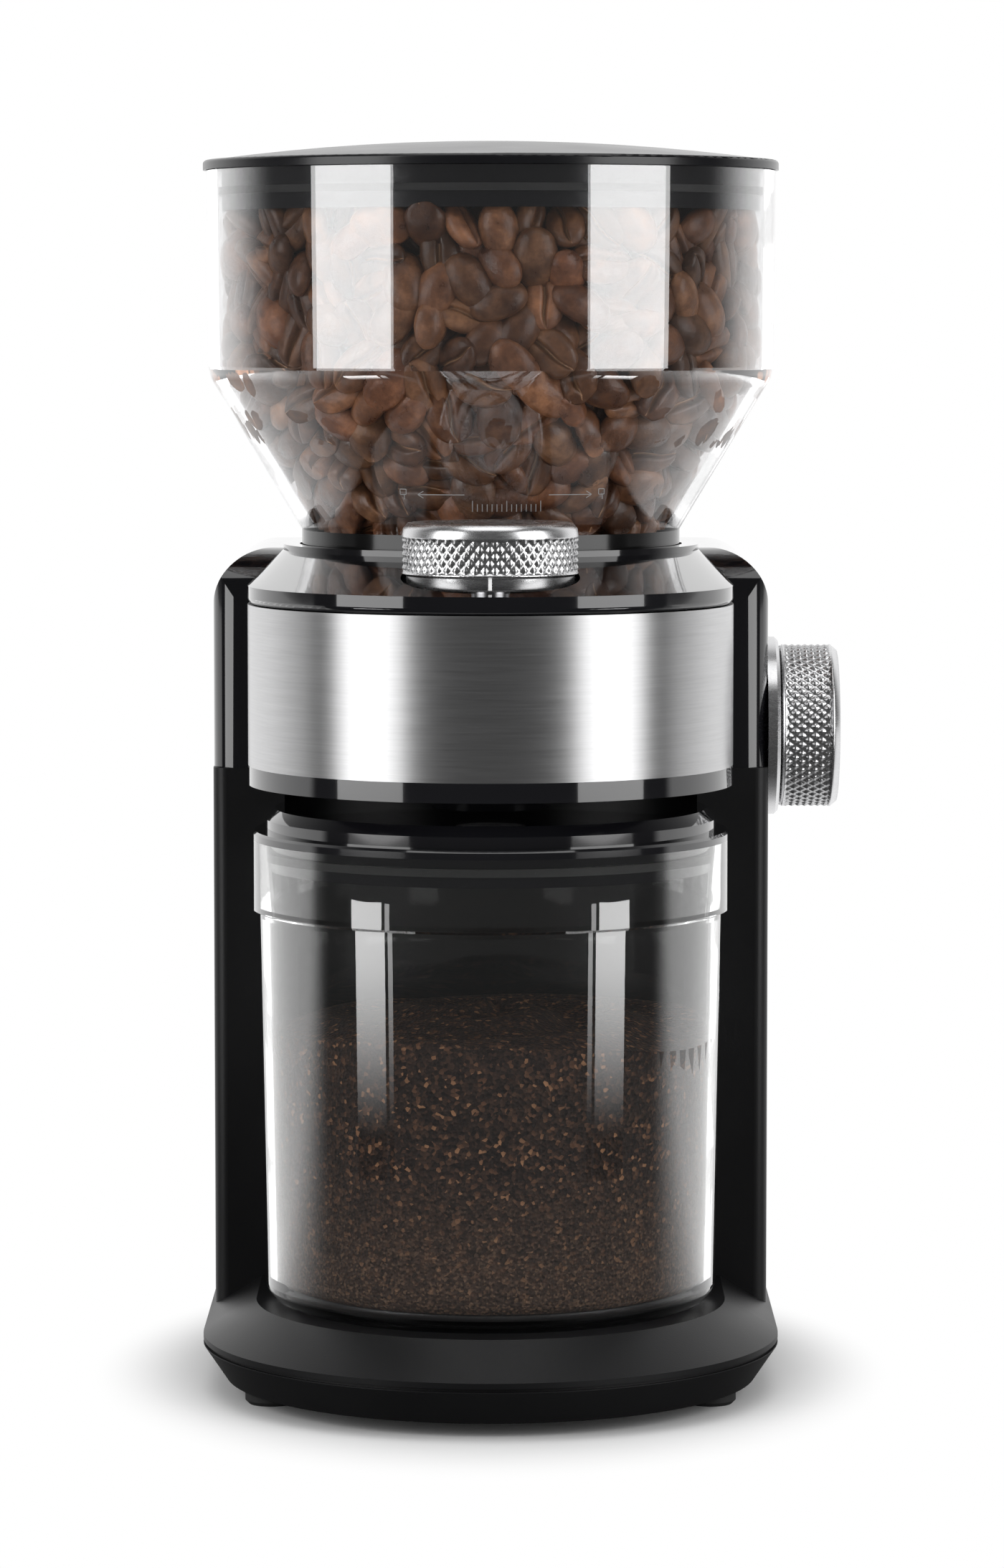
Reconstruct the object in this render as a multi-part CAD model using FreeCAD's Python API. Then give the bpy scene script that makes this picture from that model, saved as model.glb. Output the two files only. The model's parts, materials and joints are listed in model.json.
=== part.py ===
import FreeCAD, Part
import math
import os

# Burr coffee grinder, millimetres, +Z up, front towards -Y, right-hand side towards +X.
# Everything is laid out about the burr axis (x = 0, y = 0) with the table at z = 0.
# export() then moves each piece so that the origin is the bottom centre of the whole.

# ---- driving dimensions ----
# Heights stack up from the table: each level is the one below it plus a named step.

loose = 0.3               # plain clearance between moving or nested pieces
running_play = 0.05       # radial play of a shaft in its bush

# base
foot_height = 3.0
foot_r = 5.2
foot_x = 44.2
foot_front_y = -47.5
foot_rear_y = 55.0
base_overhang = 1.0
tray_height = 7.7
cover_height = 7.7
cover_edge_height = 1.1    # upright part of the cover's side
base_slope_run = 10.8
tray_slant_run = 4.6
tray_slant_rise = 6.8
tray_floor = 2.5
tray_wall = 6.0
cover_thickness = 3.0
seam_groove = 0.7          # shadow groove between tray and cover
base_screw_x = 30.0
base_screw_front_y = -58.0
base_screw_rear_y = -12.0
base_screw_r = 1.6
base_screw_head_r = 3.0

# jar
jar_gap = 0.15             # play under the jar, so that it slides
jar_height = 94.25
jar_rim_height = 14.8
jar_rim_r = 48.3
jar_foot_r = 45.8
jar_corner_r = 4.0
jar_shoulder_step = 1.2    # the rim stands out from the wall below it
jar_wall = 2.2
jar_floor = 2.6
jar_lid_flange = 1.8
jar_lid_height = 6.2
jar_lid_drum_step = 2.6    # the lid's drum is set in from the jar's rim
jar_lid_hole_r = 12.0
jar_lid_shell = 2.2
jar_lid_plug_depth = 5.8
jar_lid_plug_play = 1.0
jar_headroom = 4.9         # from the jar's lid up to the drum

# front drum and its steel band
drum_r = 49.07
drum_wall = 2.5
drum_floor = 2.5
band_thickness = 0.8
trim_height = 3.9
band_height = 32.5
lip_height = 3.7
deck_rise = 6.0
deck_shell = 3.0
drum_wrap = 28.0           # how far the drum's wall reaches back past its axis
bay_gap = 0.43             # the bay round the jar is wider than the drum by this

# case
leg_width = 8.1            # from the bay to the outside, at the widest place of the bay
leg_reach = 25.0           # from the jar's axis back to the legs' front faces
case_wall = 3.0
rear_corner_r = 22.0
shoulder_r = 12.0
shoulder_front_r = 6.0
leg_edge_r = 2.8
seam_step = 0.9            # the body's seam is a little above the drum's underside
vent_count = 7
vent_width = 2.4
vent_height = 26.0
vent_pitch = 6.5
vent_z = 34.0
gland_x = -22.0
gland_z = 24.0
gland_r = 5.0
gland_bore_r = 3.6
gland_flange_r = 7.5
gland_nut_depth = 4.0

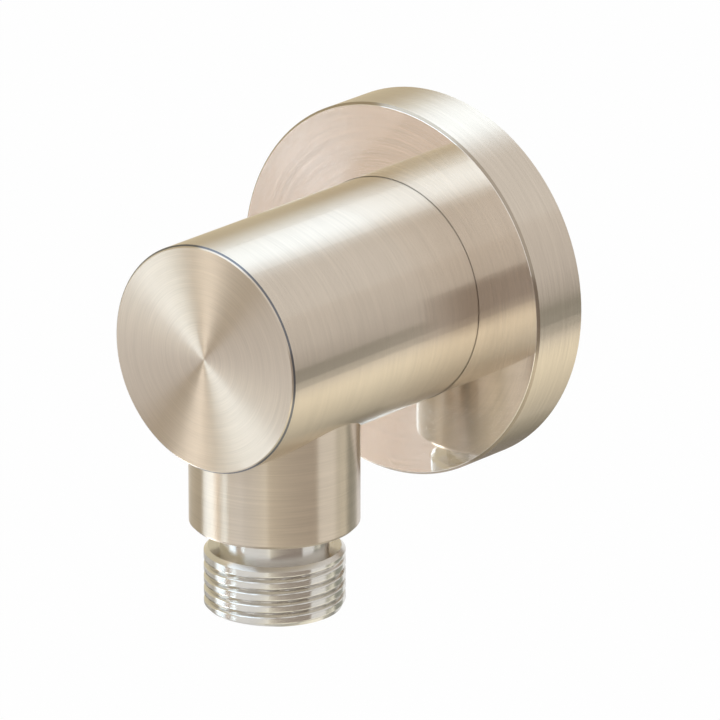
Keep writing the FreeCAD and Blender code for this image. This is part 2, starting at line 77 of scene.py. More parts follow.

Exercise aim: The lines to collect are those holding the string "parts"; copy them all.

Written reply:
Reconstruct the object in this render as a multi-part CAD model using FreeCAD's Python API. Then give the bpy scene script that makes this picture from that model, saved as model.glb. Output the two files only. The model's parts, materials and joints are listed in model.json.
Keep writing the FreeCAD and Blender code for this image. This is part 2, starting at line 77 of scene.py. More parts follow.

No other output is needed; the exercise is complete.